Doch ist Blair überhaupt bereit, den Kurs seiner Regierung zu ändern? Er hat von Anfang an mehr Wert auf die Präsentation als auf den Inhalt gelegt. Der New-Labour-Ideologe und Industrie- und Handelsminister Peter Mandelson, Blairs wichtigster „Spin Doctor“, der jede Nachricht so lange massierte und zurechtbog, bis sie der Regierung genehm war, ist zwar zurückgetreten, und später folgte Finanzminister Gordon Browns ähnlich gestrickter Pressesprecher Charlie Wheelan. Aber Blairs Pressesprecher Alastair Campbell kommt aus dem gleichen Stall. Weg vom „Spin“, hin zur Substanz – ist das nicht auch nur wieder ein neuer „Spin“?
Schon haben Campbell und Blair eine Strategie ausgeheckt, wonach die Rücktritte ein „Ereignis“ seien, das jeder Regierung mal passieren könne – traurig für die einzelnen, aber unwichtig für das „große Ganze“. Zu der Strategie gehört auch eine Lobeshymne auf Finanzminister Brown, dessen Sekretär Wheelan weithin und wahrscheinlich zu Unrecht für Mandelsons Sturz verantwortlich gemacht wurde und seinen Hut nehmen mußte. Trotz des Olivenzweiges weiß jeder in Westminster, daß die Labour Party in „Blairisten“ und „Brownisten“ gespalten ist.

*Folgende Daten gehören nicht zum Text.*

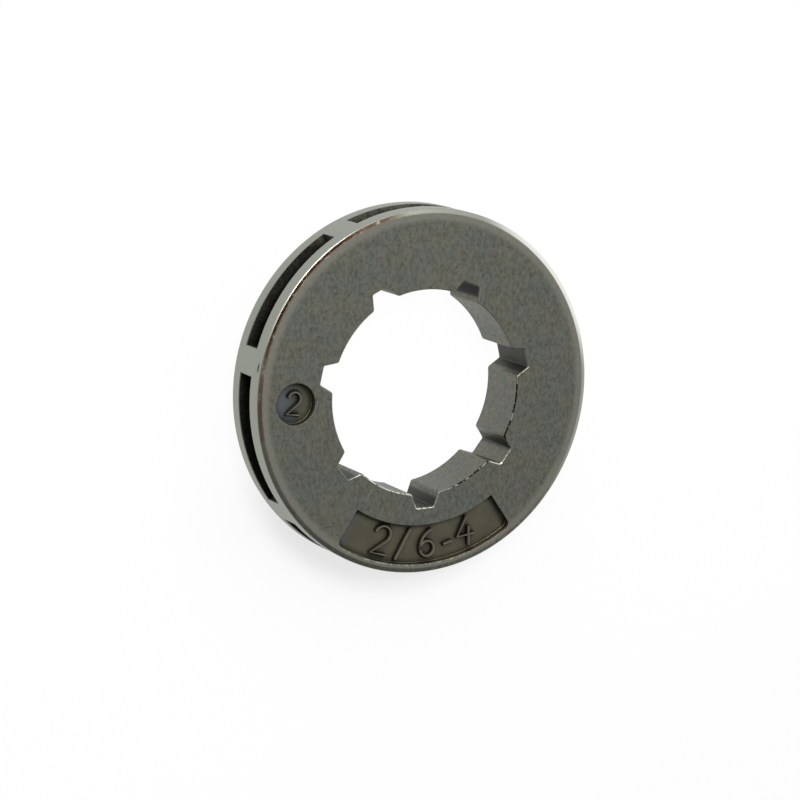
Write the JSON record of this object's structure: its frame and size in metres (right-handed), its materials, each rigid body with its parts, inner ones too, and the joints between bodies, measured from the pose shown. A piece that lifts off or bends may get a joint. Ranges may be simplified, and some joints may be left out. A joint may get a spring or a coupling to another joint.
{
  "type": "drive sprocket",
  "caption": "Ring-shaped drive sprocket: side rims joined by tooth bars, with windows between the bars that the links of a saw chain drop into, round a splined bore that slides on a hub.",
  "frame": {"origin": "middle of the plain back face, on the sprocket's axis", "axes": "+Z along the axis, from the back face to the marked front face; -Y from the axis towards the sunk panel; -X towards the round spot"},
  "size_m": [0.037, 0.037, 0.0061],
  "materials": {
    "cast_steel": "satin grey cast steel with a fine vertical grain, brown tint in the corners"
  },
  "bodies": {
    "root": {"drive_sprocket": "cast_steel"}
  },
  "joints": []
}
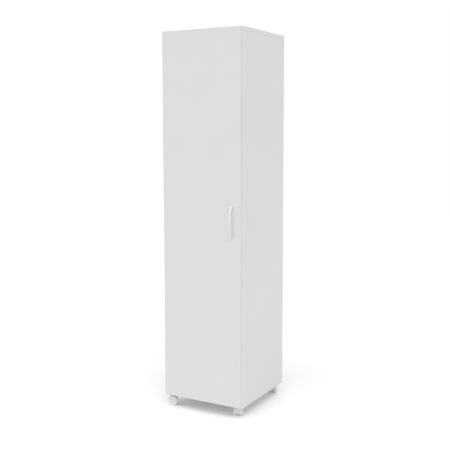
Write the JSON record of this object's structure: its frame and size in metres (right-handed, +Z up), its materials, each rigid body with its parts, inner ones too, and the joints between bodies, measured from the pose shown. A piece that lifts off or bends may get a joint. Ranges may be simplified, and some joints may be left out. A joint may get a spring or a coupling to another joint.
{
  "type": "broom cupboard",
  "caption": "Tall narrow white cupboard on twin-wheel castors, with a full overlay door on concealed cup hinges, a bow handle, a broom space and a top shelf.",
  "frame": {"origin": "on the floor, under the middle of the whole cupboard with its door shut, the handle included", "axes": "+Z up; the door faces -Y, and its hinges are on the -X side"},
  "size_m": [0.4088, 0.4676, 1.732],
  "materials": {
    "white_board": "particle board faced with satin white melamine, thin white edging on every edge",
    "white_back": "thin white faced hardboard",
    "dowel_wood": "plain beech",
    "zinc_steel": "bright zinc plated steel",
    "cam_alloy": "die cast alloy",
    "handle_white": "white satin lacquer",
    "bumper_rubber": "clear soft buffer",
    "hinge_nickel": "nickel plated pressed steel",
    "castor_plastic": "moulded white plastic, fine matt skin",
    "wheel_plastic": "moulded white plastic with a smooth tread"
  },
  "bodies": {
    "carcass": {"side_panel_left": "white_board", "side_panel_right": "white_board", "top_panel": "white_board", "bottom_panel": "white_board", "shelf": "white_board", "back_panel": "white_back", "shelf_pins": "zinc_steel", "dowels": "dowel_wood", "cam_bolts": "zinc_steel", "cam_locks": "cam_alloy", "bottom_hinge_arm": "hinge_nickel", "lower_hinge_arm": "hinge_nickel", "upper_hinge_arm": "hinge_nickel", "top_hinge_arm": "hinge_nickel", "bottom_hinge_plate": "hinge_nickel", "lower_hinge_plate": "hinge_nickel", "upper_hinge_plate": "hinge_nickel", "top_hinge_plate": "hinge_nickel", "hinge_plate_screws": "zinc_steel", "hinge_arm_screws": "zinc_steel", "front_left_castor_plate": "zinc_steel", "front_left_castor_kingpin": "zinc_steel", "front_right_castor_plate": "zinc_steel", "front_right_castor_kingpin": "zinc_steel", "back_left_castor_plate": "zinc_steel", "back_left_castor_kingpin": "zinc_steel", "back_right_castor_plate": "zinc_steel", "back_right_castor_kingpin": "zinc_steel", "castor_screws": "zinc_steel"},
    "hinge_links": {"bottom_hinge_link": "hinge_nickel", "lower_hinge_link": "hinge_nickel", "upper_hinge_link": "hinge_nickel", "top_hinge_link": "hinge_nickel"},
    "door": {"door_panel": "white_board", "handle": "handle_white", "handle_screws": "zinc_steel", "door_bumpers": "bumper_rubber", "bottom_hinge_cup": "hinge_nickel", "lower_hinge_cup": "hinge_nickel", "upper_hinge_cup": "hinge_nickel", "top_hinge_cup": "hinge_nickel", "hinge_cup_screws": "zinc_steel"},
    "front_left_castor": {"front_left_castor_housing": "castor_plastic", "front_left_castor_axle": "zinc_steel"},
    "front_left_castor_left_wheel": {"front_left_castor_left_wheel": "wheel_plastic"},
    "front_left_castor_right_wheel": {"front_left_castor_right_wheel": "wheel_plastic"},
    "front_right_castor": {"front_right_castor_housing": "castor_plastic", "front_right_castor_axle": "zinc_steel"},
    "front_right_castor_left_wheel": {"front_right_castor_left_wheel": "wheel_plastic"},
    "front_right_castor_right_wheel": {"front_right_castor_right_wheel": "wheel_plastic"},
    "back_left_castor": {"back_left_castor_housing": "castor_plastic", "back_left_castor_axle": "zinc_steel"},
    "back_left_castor_left_wheel": {"back_left_castor_left_wheel": "wheel_plastic"},
    "back_left_castor_right_wheel": {"back_left_castor_right_wheel": "wheel_plastic"},
    "back_right_castor": {"back_right_castor_housing": "castor_plastic", "back_right_castor_axle": "zinc_steel"},
    "back_right_castor_left_wheel": {"back_right_castor_left_wheel": "wheel_plastic"},
    "back_right_castor_right_wheel": {"back_right_castor_right_wheel": "wheel_plastic"}
  },
  "joints": [
    {"name": "hinge_link_turn", "type": "hinge", "parent": "carcass", "child": "hinge_links", "pos_m": [-0.176, -0.1926, 0.8905], "axis": [0, 0, 1], "range_deg": [0, 37.8]},
    {"name": "door_swing", "type": "hinge", "parent": "hinge_links", "child": "door", "pos_m": [-0.1895, -0.1946, 0.8905], "axis": [0, 0, -1], "range_deg": [0, 142.8]},
    {"name": "front_left_castor_swivel", "type": "hinge", "parent": "carcass", "child": "front_left_castor", "pos_m": [-0.163, -0.1611, 0.041], "axis": [0, 0, 1], "continuous": true},
    {"name": "front_left_castor_left_wheel_spin", "type": "hinge", "parent": "front_left_castor", "child": "front_left_castor_left_wheel", "pos_m": [-0.18521, -0.15715, 0.021], "axis": [0.454, -0.891, 0], "continuous": true},
    {"name": "front_left_castor_right_wheel_spin", "type": "hinge", "parent": "front_left_castor", "child": "front_left_castor_right_wheel", "pos_m": [-0.17286, -0.18139, 0.021], "axis": [0.454, -0.891, 0], "continuous": true},
    {"name": "front_right_castor_swivel", "type": "hinge", "parent": "carcass", "child": "front_right_castor", "pos_m": [0.163, -0.1611, 0.041], "axis": [0, 0, 1], "continuous": true},
    {"name": "front_right_castor_left_wheel_spin", "type": "hinge", "parent": "front_right_castor", "child": "front_right_castor_left_wheel", "pos_m": [0.16962, -0.13953, 0.021], "axis": [-0.9397, -0.342, 0], "continuous": true},
    {"name": "front_right_castor_right_wheel_spin", "type": "hinge", "parent": "front_right_castor", "child": "front_right_castor_right_wheel", "pos_m": [0.14406, -0.14884, 0.021], "axis": [-0.9397, -0.342, 0], "continuous": true},
    {"name": "back_left_castor_swivel", "type": "hinge", "parent": "carcass", "child": "back_left_castor", "pos_m": [-0.163, 0.1919, 0.041], "axis": [0, 0, 1], "continuous": true},
    {"name": "back_left_castor_left_wheel_spin", "type": "hinge", "parent": "back_left_castor", "child": "back_left_castor_left_wheel", "pos_m": [-0.15421, 0.17112, 0.021], "axis": [0.5, 0.866, 0], "continuous": true},
    {"name": "back_left_castor_right_wheel_spin", "type": "hinge", "parent": "back_left_castor", "child": "back_left_castor_right_wheel", "pos_m": [-0.14061, 0.19468, 0.021], "axis": [0.5, 0.866, 0], "continuous": true},
    {"name": "back_right_castor_swivel", "type": "hinge", "parent": "carcass", "child": "back_right_castor", "pos_m": [0.163, 0.1919, 0.041], "axis": [0, 0, 1], "continuous": true},
    {"name": "back_right_castor_left_wheel_spin", "type": "hinge", "parent": "back_right_castor", "child": "back_right_castor_left_wheel", "pos_m": [0.17, 0.21335, 0.021], "axis": [-0.9455, -0.3256, 0], "continuous": true},
    {"name": "back_right_castor_right_wheel_spin", "type": "hinge", "parent": "back_right_castor", "child": "back_right_castor_right_wheel", "pos_m": [0.14428, 0.20449, 0.021], "axis": [-0.9455, -0.3256, 0], "continuous": true}
  ],
  "couplings": [
    {"joint": "hinge_link_turn", "follows": "door_swing", "ratio": 0.26471}
  ]
}
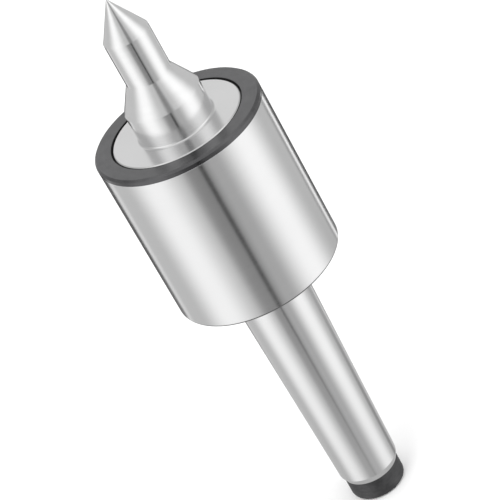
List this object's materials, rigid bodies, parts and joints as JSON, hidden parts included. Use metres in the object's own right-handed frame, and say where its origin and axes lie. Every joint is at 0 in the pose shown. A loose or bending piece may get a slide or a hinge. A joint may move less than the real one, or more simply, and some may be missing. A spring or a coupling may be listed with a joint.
{
  "type": "live center",
  "caption": "Live center for a lathe tailstock: a 60 degree point on a spindle that spins on ball and needle bearings in a round housing with a Morse taper MT2 shank.",
  "frame": {"origin": "centre of the Morse taper's gauge plane, on the axis, 5 mm behind the housing's rear face", "axes": "+Z along the spindle axis, from the shank towards the point"},
  "size_m": [0.04, 0.04, 0.1437],
  "materials": {
    "ground_steel": "cylindrically ground, satin",
    "spindle_steel": "hardened and ground, bright",
    "black_oxide": "black oxide, satin",
    "bearing_steel": "polished bearing steel",
    "sheet_steel": "pressed sheet, oiled",
    "spring_steel": "blued spring steel",
    "cage_polymer": "moulded polyamide",
    "rubber": "nitrile rubber, matt"
  },
  "bodies": {
    "housing": {"housing": "ground_steel", "shank_end_plug": "black_oxide", "front_cap": "black_oxide", "cap_o_ring": "rubber", "spindle_seal": "rubber", "front_bearing_outer_ring": "bearing_steel", "front_bearing_front_shield": "sheet_steel", "front_bearing_rear_shield": "sheet_steel", "thrust_housing_washer": "bearing_steel", "preload_spring": "spring_steel", "needle_bearing_shell": "bearing_steel"},
    "spindle": {"spindle": "spindle_steel", "front_bearing_inner_ring": "bearing_steel", "bearing_spacer": "sheet_steel", "thrust_shaft_washer": "bearing_steel"},
    "front_ball_set": {"front_bearing_balls": "bearing_steel", "front_bearing_cage": "cage_polymer"},
    "thrust_ball_set": {"thrust_balls": "bearing_steel", "thrust_cage": "sheet_steel"},
    "needle_set": {"needle_rollers": "bearing_steel", "needle_cage": "sheet_steel"}
  },
  "joints": [
    {"name": "spindle_spin", "type": "hinge", "parent": "housing", "child": "spindle", "pos_m": [0, 0, 0], "axis": [0, 0, 1], "continuous": true},
    {"name": "front_balls_orbit", "type": "hinge", "parent": "housing", "child": "front_ball_set", "pos_m": [0, 0, 0], "axis": [0, 0, 1], "continuous": true},
    {"name": "thrust_balls_orbit", "type": "hinge", "parent": "housing", "child": "thrust_ball_set", "pos_m": [0, 0, 0], "axis": [0, 0, 1], "continuous": true},
    {"name": "needles_orbit", "type": "hinge", "parent": "housing", "child": "needle_set", "pos_m": [0, 0, 0], "axis": [0, 0, 1], "continuous": true}
  ],
  "couplings": [
    {"joint": "front_balls_orbit", "follows": "spindle_spin", "ratio": 0.381},
    {"joint": "thrust_balls_orbit", "follows": "spindle_spin", "ratio": 0.5},
    {"joint": "needles_orbit", "follows": "spindle_spin", "ratio": 0.4211}
  ]
}
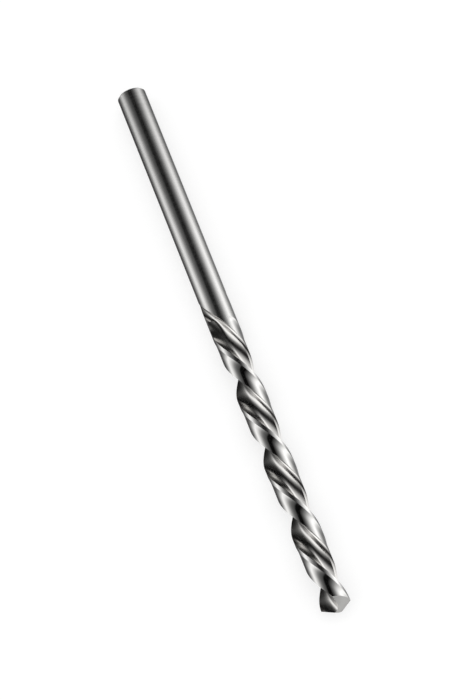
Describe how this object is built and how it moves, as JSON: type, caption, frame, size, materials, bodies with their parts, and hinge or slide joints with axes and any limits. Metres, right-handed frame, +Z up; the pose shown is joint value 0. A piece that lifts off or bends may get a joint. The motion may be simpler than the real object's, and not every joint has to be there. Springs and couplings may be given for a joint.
{
  "type": "twist drill bit",
  "caption": "Left-hand twist drill bit with a plain cylindrical shank, helical flutes and a ground conical point.",
  "frame": {"origin": "centre of the flat shank end, on the drill's axis", "axes": "+X along the drill's axis from the shank end to the point, +Z up as it lies"},
  "size_m": [0.065, 0.0032, 0.0032],
  "materials": {
    "bright_steel": "bright ground high-speed steel, polished along the flutes, matte on the point flanks"
  },
  "bodies": {
    "root": {"drill_bit": "bright_steel"}
  },
  "joints": []
}
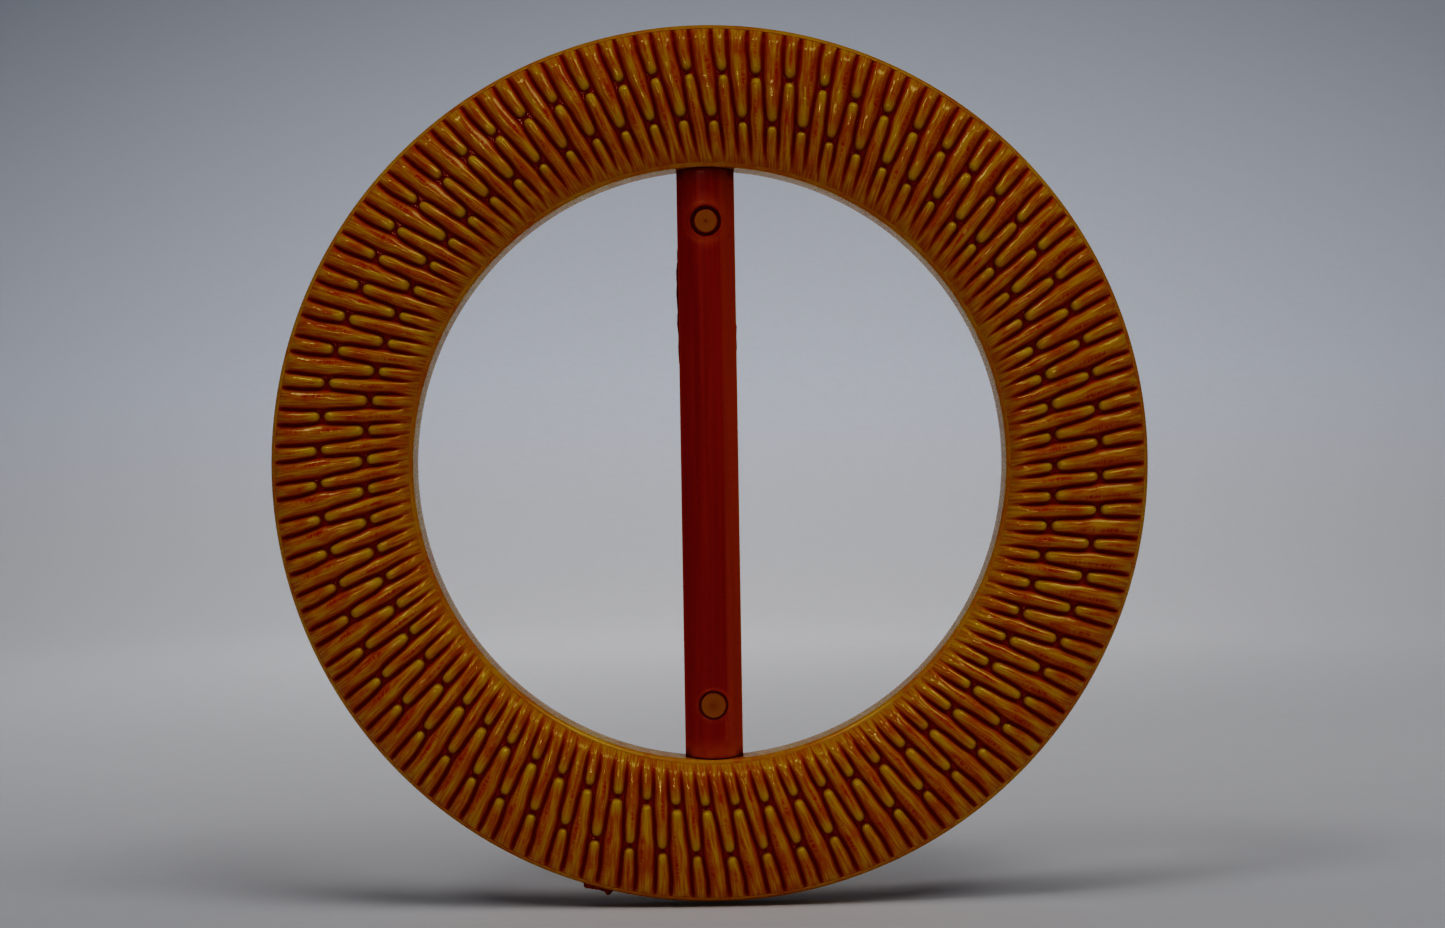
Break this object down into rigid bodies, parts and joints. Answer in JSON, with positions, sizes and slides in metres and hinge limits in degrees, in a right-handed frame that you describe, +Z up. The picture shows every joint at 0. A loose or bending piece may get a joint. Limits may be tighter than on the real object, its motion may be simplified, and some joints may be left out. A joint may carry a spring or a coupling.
{
  "type": "slide buckle",
  "caption": "Round slide buckle: a domed ring with woven-cane relief and a straight centre bar that a belt or scarf threads behind.",
  "frame": {"origin": "middle of the centre bar, on the ring's axis, half way through the rim's thickness", "axes": "+Z up along the centre bar, -Y out of the show face with the woven relief, +X to the right seen from the show face"},
  "size_m": [0.064, 0.004, 0.064],
  "materials": {
    "ring_plastic": "glossy translucent amber plastic",
    "cane_plastic": "glossy translucent amber plastic, redder along each cane's crest",
    "bar_plastic": "glossy translucent deep red-brown plastic",
    "trim_plastic": "thin torn edges of the same plastic"
  },
  "bodies": {
    "root": {"ring_frame": "ring_plastic", "short_outer_canes": "cane_plastic", "long_outer_canes": "cane_plastic", "short_inner_canes": "cane_plastic", "long_inner_canes": "cane_plastic", "center_bar": "bar_plastic", "gate_scar": "trim_plastic", "bar_flash": "trim_plastic"}
  },
  "joints": []
}
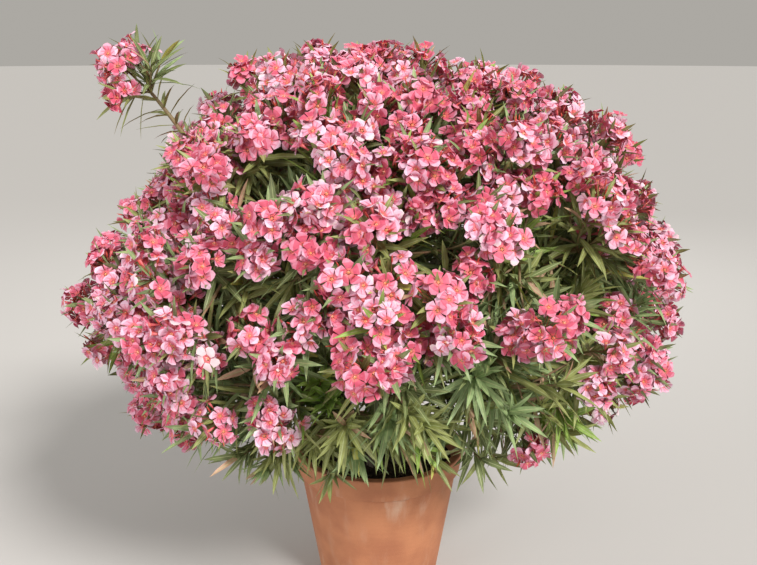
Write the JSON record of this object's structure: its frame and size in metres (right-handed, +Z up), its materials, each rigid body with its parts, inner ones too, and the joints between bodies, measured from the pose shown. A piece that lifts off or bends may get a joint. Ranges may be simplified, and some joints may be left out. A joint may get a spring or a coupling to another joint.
{
  "type": "potted oleander",
  "caption": "Broad flowering shrub with several stems, whorled narrow leaves and dense heads of pink five-petalled flowers, standing in a plain round clay pot.",
  "frame": {"origin": "centre of the pot's flat underside, on the surface that the pot stands on", "axes": "+Z up along the pot's axis; the pictured side faces -Y, with +X to its right"},
  "size_m": [1.6368, 1.4412, 1.5711],
  "materials": {
    "terracotta": "matt fired clay",
    "soil": "rough crumbly soil",
    "bark": "smooth grey-brown bark",
    "young_bark": "green-grey young bark",
    "leaves": "satin leaf",
    "blossom": "soft petal"
  },
  "bodies": {
    "root": {"pot": "terracotta", "potting_soil": "soil", "stem_1": "bark", "stem_2": "bark", "stem_3": "bark", "stem_4": "bark", "stem_5": "bark", "stem_6": "bark", "bough_01": "young_bark", "bough_02": "young_bark", "bough_03": "young_bark", "bough_04": "young_bark", "bough_05": "young_bark", "bough_06": "young_bark", "bough_07": "young_bark", "bough_08": "young_bark", "bough_09": "young_bark", "bough_10": "young_bark", "bough_11": "young_bark", "bough_12": "young_bark", "bough_13": "young_bark", "bough_14": "young_bark", "bough_15": "young_bark", "bough_16": "young_bark", "bough_17": "young_bark", "bough_18": "young_bark", "bough_19": "young_bark", "bough_20": "young_bark", "bough_21": "young_bark", "bough_22": "young_bark", "bough_stray": "young_bark", "foliage_01": "leaves", "foliage_02": "leaves", "foliage_03": "leaves", "foliage_04": "leaves", "foliage_05": "leaves", "foliage_06": "leaves", "foliage_07": "leaves", "foliage_08": "leaves", "foliage_09": "leaves", "foliage_10": "leaves", "foliage_11": "leaves", "foliage_12": "leaves", "foliage_13": "leaves", "foliage_14": "leaves", "foliage_15": "leaves", "foliage_16": "leaves", "foliage_17": "leaves", "foliage_18": "leaves", "foliage_19": "leaves", "foliage_20": "leaves", "foliage_21": "leaves", "foliage_22": "leaves", "foliage_stray": "leaves"}
  },
  "joints": []
}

Blairs Stellvertreter John Prescott ist – auch das ist ein offenes Geheimnis – über viele strategische Entscheidungen von Blair ebenfalls unglücklich. Und am Wochenende hat sich die von mächtigen Gewerkschaften finanzierte Gruppe „Labour First“ gegründet, deren Mitglieder dem konservativen Parteiflügel angehörten. Sie sind gegen eine Labour-Zusammenarbeit mit den Liberaldemokraten, gegen die Einführung des Verhältniswahlrechts und gegen das Ende der Verbindung zwischen Partei und Gewerkschaften. Wer für diese drei Punkte sei, habe in der Labour Party nichts zu suchen, sagte Ken Jackson, Generalsekretär der viertgrößten britischen Gewerkschaft (AEU).
Und dann ist da noch der linke Flügel, der wieder etwas Auftrieb hat und dem die „harsche und autoritäre“ Blair-Linie ganz und gar nicht paßt. Ken Livingstone, der „rote Ken“, der in den 80er Jahren Bürgermeister von London war, bevor Margaret Thatcher den Stadtrat wegen seiner Linkstendenzen auflöste, hat verkündet, er werde auf alle Fälle für dieses Amt kandidieren, wenn es demnächst wieder eingeführt wird – ob die Partei ihn aufstellt oder nicht. Aber in Anbetracht der bevorstehenden Kommunal- und Europa- Wahlen sowie den Wahlen für die Regionalparlamente in Schottland und Wales erscheint es Blair am sichersten, den linken Parteiflügel zu verprellen. Der ist es ja gewohnt.